Even the most bitter critics of public pension levels agree the most effective solution -- retroactively eliminating pension benefit enhancements given to public employees across California over the last decade -- is not allowed by law.
But some pension critics feel that has to change.
Marcia Fritz, director of the Foundation for Fiscal Responsibility -- an activist organization dedicated to pension reform -- said her group is preparing to release reports calling for aggressive challenges to public employee pensions. Reversing the decisions giving enhanced benefit packages retroactively to public employees over the last decade is at the top of her list.
Fritz has no illusions that what she is proposing is easy, or that public unions won't fight what she's trying to do.
"What has to be done has to be done by a vote of the people," Fritz said.

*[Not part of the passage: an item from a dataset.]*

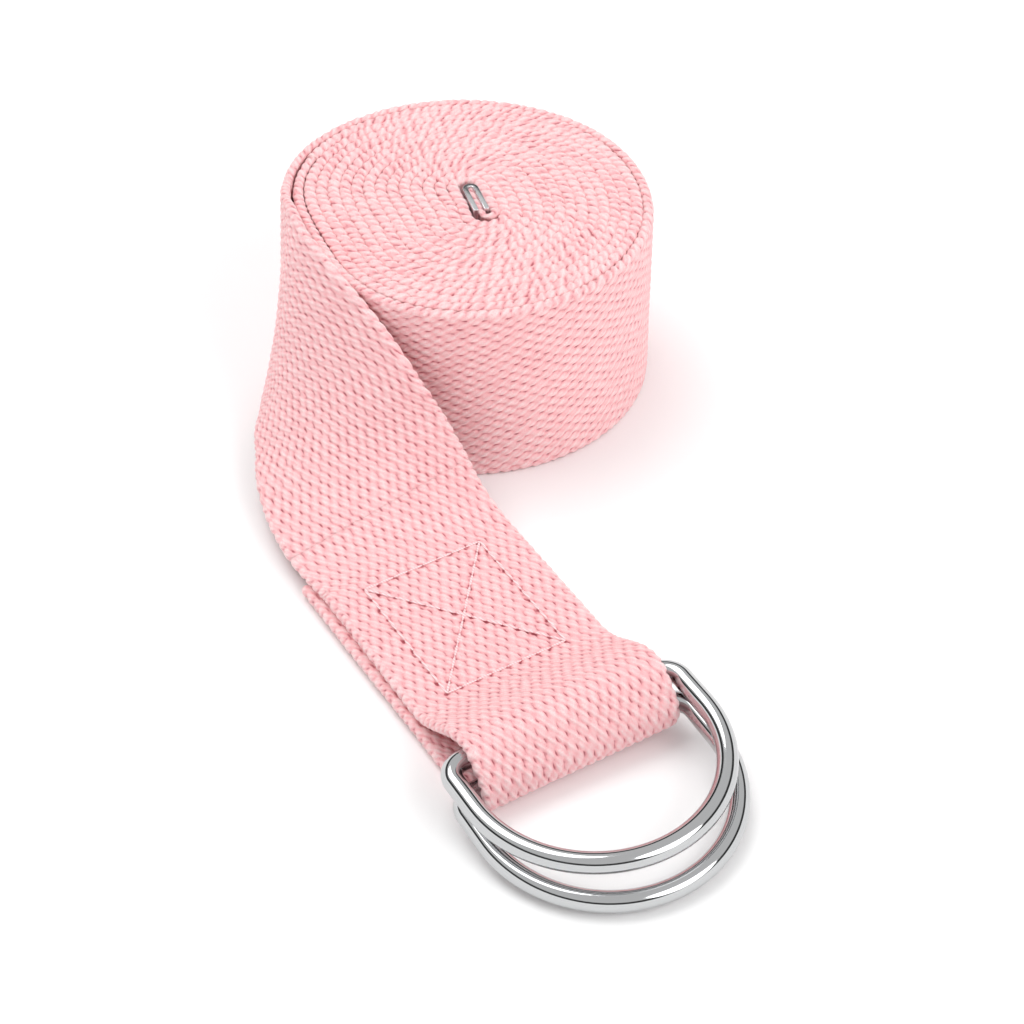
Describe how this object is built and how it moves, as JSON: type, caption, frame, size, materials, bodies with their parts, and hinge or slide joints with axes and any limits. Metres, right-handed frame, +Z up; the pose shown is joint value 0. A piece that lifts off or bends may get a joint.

Similar issues are already on their way up the legal chain of appeals. The California Court of Appeals for the Second District recently shot down an Orange County effort to argue the retroactive award of benefits to county workers was an illegal gift of public funds to county sheriff's deputies.
"The county emphasizes its current difficult financial situation and the 'ruinous fiscal irresponsibility' of the prior board of supervisors," the court wrote. "Imprudence, however, is not unconstitutional."
One final solution is for county supervisors, union leaders and pension officials to change nothing.
It is a fact that there is a billion-dollar-plus deficit brewed by retroactive pension increases and the biggest market crash in almost a century.
But, said KCERA Executive Director Anne Holdren, "If all the assumptions hold true, and the contributions are made as required, that amount will be paid off over time."
The variable in that statement, of course, is the rate of county contributions to KCERA.
If the fund struggles, another market shock hits, pay increases or pension benefits spike again, then the county, courts and special districts that are members of KCERA will have to lift the financial weight of that on its shoulders.
Most of that weight would fall to the county of Kern to bear.